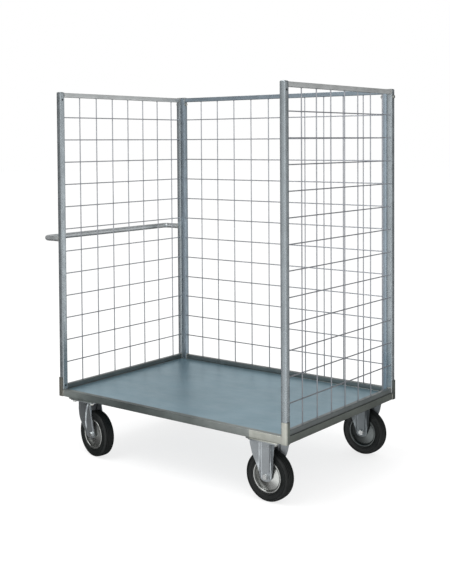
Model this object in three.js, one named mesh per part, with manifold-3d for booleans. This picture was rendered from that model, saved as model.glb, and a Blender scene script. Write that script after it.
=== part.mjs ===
// Platform roll container with three welded mesh sides, a push handle and four castors.
// Units are millimetres and +Z is up. X runs along the platform from the handle end to the
// rigid castors, Y runs from the open loading side to the rear mesh side.
import * as THREE from 'three';
import { mergeVertices } from 'three/addons/utils/BufferGeometryUtils.js';
import Module from 'manifold-3d';

const wasm = await Module();
wasm.setup();

// Clearance left between pieces that touch or are welded together.
const GAP = 0.3;

// Platform frame.
const FRAME_LENGTH = 1232;
const FRAME_WIDTH = 845;
const FRAME_BOTTOM = 249.5;
const FRAME_HEIGHT = 30;
const RAIL_WIDTH = 25;
const RAIL_WALL = 2.5;
const TUBE_CHAMFER = 1.2;
const BEARER_WIDTH = 30;
const DECK_THICKNESS = 3;
const DECK_RECESS = 1;
const PAD_LENGTH = 150;
const PAD_WIDTH = 116;
const PAD_THICKNESS = 5;

// Corner angles that clasp the feet of the posts.
const ANGLE_LEG = 20;
const ANGLE_THICKNESS = 3;
const ANGLE_HEIGHT = 84;

// Mesh side panels.
const POST_SIZE = 25;
const POST_WALL = 2;
const RAIL_SIZE = 20;
const CAP_HEIGHT = 5;
const POST_TOP = 1608;
const WIRE_DIAMETER = 5;
const WIRE_OVERLAP = 0.6;
const WIRE_ROW_PITCH = 100;
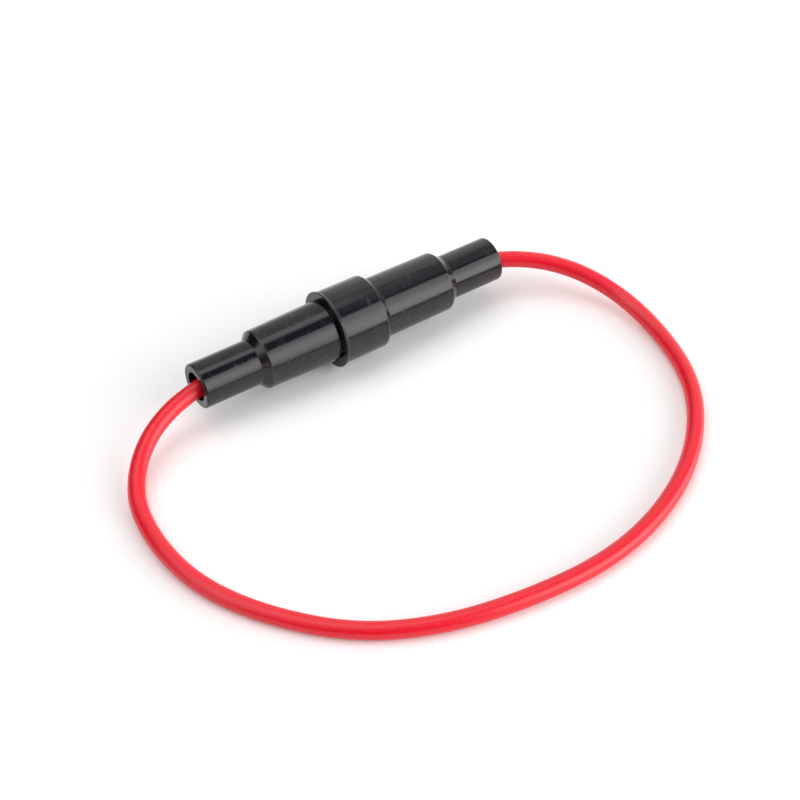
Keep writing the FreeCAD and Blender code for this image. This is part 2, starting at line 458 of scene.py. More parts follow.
class Effects:
    """Node groups that several finishes share, each built once."""

    built: ClassVar[dict[str, bpy.types.NodeTree]] = {}
    octave: ClassVar[float] = 5.0
    coarse_weight: ClassVar[float] = 2.0
    cloud_from: ClassVar[float] = 1.05
    cloud_to: ClassVar[float] = 1.95
    wobble: ClassVar[float] = 0.5
    wobble_per_mm: ClassVar[float] = 0.6
    line_from: ClassVar[float] = 0.56
    line_to: ClassVar[float] = 0.66
    bare_level: ClassVar[float] = 0.78
    cover_drop: ClassVar[float] = 0.4
    patch_contrast: ClassVar[float] = 6.0
    dot_core: ClassVar[float] = 0.03
    dot_rim: ClassVar[float] = 0.09

    @classmethod
    def mottle(cls) -> bpy.types.NodeTree:
        """Soft cloudy value from 0 to 1: two octaves of noise, the coarse one weighted double.

        Returns:
            The group, with the output Cloud.
        """
        if "mottle" not in cls.built:
            sockets = {"Vector": ("Vector", None), "Size": ("Float", 1.0), "Seed": ("Float", 0.0)}
            w, given, out = group("mottle", sockets, ["Cloud"])
            pitch = w.math("DIVIDE", 1.0, given["Size"])
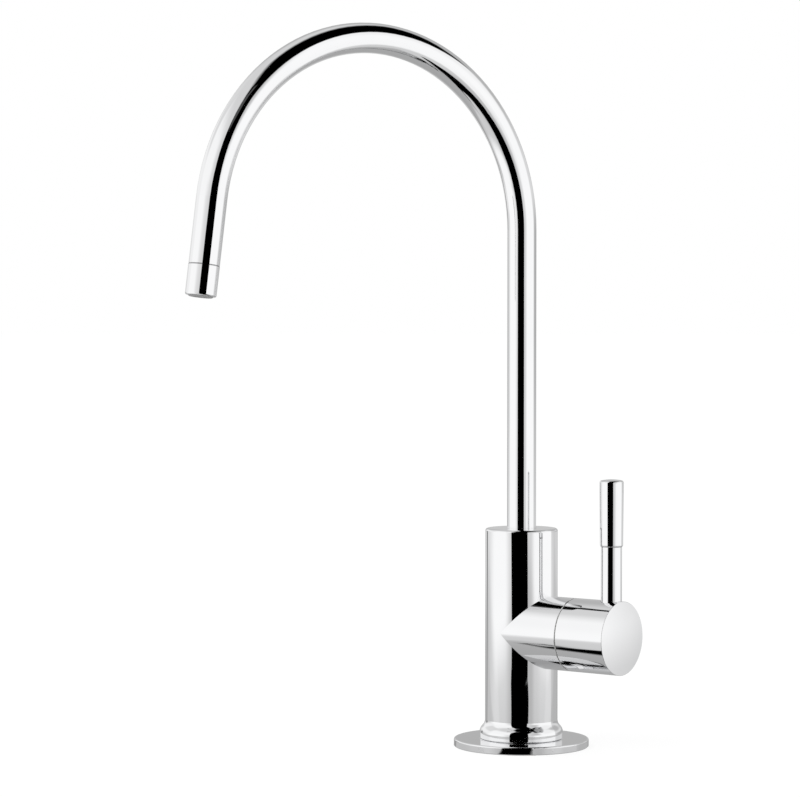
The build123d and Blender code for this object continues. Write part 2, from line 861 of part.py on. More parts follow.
pieces = {
    "escutcheon_plate": make_escutcheon_plate,
    "base_gasket": make_base_gasket,
    "valve_body": make_valve_body,
    "threaded_shank": make_threaded_shank,
    "shank_seal": make_shank_seal,
    "cartridge_body": make_cartridge_body,
    "cartridge_seat_seal": make_cartridge_seat_seal,
    "fixed_disc": make_fixed_disc,
    "cartridge_o_ring": make_cartridge_o_ring,
    "cartridge_nut": make_cartridge_nut,
    "glide_ring": make_glide_ring,
    "spout_thrust_washer": make_spout_thrust_washer,
    "spout_retaining_screw": make_spout_retaining_screw,
    "spout_tube": make_spout_tube,
    "spout_nipple": make_spout_nipple,
    "spout_o_rings": make_spout_o_rings,
    "spout_wear_ring": make_spout_wear_ring,
    "outlet_sleeve": make_outlet_sleeve,
    "outlet_o_ring": make_outlet_o_ring,
    "outlet_screen": make_outlet_screen,
    "outlet_insert": make_outlet_insert,
    "handle_hub": make_handle_hub,
    "lever_stem": make_lever_stem,
    "lever_grip": make_lever_grip,
    "hub_set_screw": make_hub_set_screw,
    "cartridge_stem": make_cartridge_stem,
    "moving_disc": make_moving_disc,
    "stem_o_rings": make_stem_o_rings,
    "stem_clip": make_stem_clip,
    "rubber_washer": make_rubber_washer,
    "deck_spacer": make_deck_spacer,
    "star_washer": make_star_washer,
    "lock_nut": make_lock_nut,
}

for name, make in pieces.items():
    export_step(make(), f"parts/{name}.step")
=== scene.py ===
"""A chrome drinking-water tap: swivelling gooseneck spout, upright side lever, threaded shank.

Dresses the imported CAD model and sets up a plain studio. Metres, +Z up, the frame of the CAD.
Azimuths are in degrees from the direction towards the camera, positive to the picture's right.
"""

import json
import math

import bpy
from mathutils import Matrix, Vector


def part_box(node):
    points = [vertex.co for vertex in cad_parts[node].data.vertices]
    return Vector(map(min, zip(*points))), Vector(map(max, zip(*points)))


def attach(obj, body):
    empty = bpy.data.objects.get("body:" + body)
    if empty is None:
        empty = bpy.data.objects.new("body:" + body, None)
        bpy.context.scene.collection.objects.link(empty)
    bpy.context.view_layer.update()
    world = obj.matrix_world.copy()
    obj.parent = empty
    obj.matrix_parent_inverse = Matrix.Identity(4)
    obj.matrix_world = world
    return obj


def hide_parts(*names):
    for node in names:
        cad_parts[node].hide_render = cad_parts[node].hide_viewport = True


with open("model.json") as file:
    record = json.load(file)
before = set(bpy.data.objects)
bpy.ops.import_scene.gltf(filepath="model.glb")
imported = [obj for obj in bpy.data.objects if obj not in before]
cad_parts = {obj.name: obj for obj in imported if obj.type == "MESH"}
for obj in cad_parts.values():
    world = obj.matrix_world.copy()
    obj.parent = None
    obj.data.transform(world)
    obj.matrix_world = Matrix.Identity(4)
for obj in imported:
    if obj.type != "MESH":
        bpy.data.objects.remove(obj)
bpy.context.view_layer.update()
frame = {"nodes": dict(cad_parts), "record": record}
nodes = frame["nodes"]

MM = 0.001
UP = Vector((0, 0, 1))

# The picture.
PHOTO_WIDTH = 800
FOCAL_PIXELS = 2912.4
SENSOR_WIDTH = 36.0
CLIP_START = 0.05
CLIP_END = 20.0

# The camera, placed from the column's axis.
CAMERA_TURN = math.radians(38.1)
CAMERA_DIP = math.radians(1.73)
CAMERA_DISTANCE = 1.0983
CAMERA_OFFSET = 0.0459
CAMERA_HEIGHT = 0.1646
PICTURE_RIGHT = Vector((math.cos(CAMERA_TURN), math.sin(CAMERA_TURN), 0))
TOWARDS_CAMERA = Vector((math.sin(CAMERA_TURN), -math.cos(CAMERA_TURN), 0))

# Light levels: what the eye sees behind the tap, what lights plain surfaces, and what is unlit.
PAPER_WHITE = 1.0
ROOM_LIGHT = 0.8
BLACK = 0.0

# The tent round the table, as a mirror sees it: its bare wall, and panels as (light, azimuth), painted
# one over the other. An azimuth or elevation is (middle, half width, feather) in degrees.
SEAM_AZIMUTH = (-142, 5, 4)
WALL_LIGHT = 0.76
WALL_PANELS = {
    "back": (0.66, (180, 24, 12)),
    "front_fill": (0.74, (0, 44, 8)),
    "right_spill": (0.82, (100, 9, 9)),
    "right_softbox": (1.07, (71, 37, 8)),
    "left_spill": (0.82, (-104, 18, 10)),
    "left_softbox": (1.07, (-78, 32, 12)),
    "seam": (0.22, SEAM_AZIMUTH),
}

# Panels over the wall that the table doesn't pick up, as (light, azimuth, elevation). The ceiling takes
# over between its two elevations, and the last panel lies over it too.
SKY_PANELS = {
    "right_corner": (0.6, (40, 14, 9), (28, 18, 8)),
    "back_rim": (0.46, (142, 30, 12), (0.5, 3.5, 3)),
    "low_back": (0.43, (180, 26, 12), (9.5, 3.5, 5)),
    "upper_back": (0.5, (163, 45, 12), (38, 22, 6)),
    "upper_softbox": (1.03, (-85, 58, 16), (29, 15, 12)),
    "left_back": (0.78, (-125, 20, 8), (38, 20, 8)),
    "left_rim": (0.97, (-130, 28, 9), (14, 10, 5)),
}
CEILING_LIGHT = 0.72
CEILING_ELEVATIONS = (36, 58)
UPPER_RIGHT_PANEL = (0.97, (87, 21, 13), (45, 27, 8))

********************

§ **WORK TO DO**
Extract the first line above and each line after it up to and including the one with "import Module from 'manifold-3d';", please, exactly and with nothing else.

§ **WRITTEN RESPONSE**
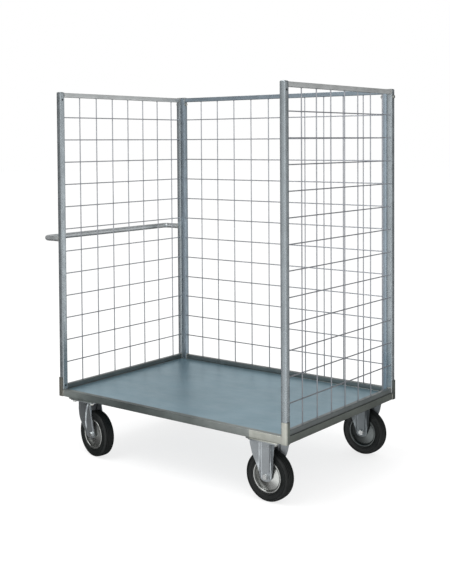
Model this object in three.js, one named mesh per part, with manifold-3d for booleans. This picture was rendered from that model, saved as model.glb, and a Blender scene script. Write that script after it.
=== part.mjs ===
// Platform roll container with three welded mesh sides, a push handle and four castors.
// Units are millimetres and +Z is up. X runs along the platform from the handle end to the
// rigid castors, Y runs from the open loading side to the rear mesh side.
import * as THREE from 'three';
import { mergeVertices } from 'three/addons/utils/BufferGeometryUtils.js';
import Module from 'manifold-3d';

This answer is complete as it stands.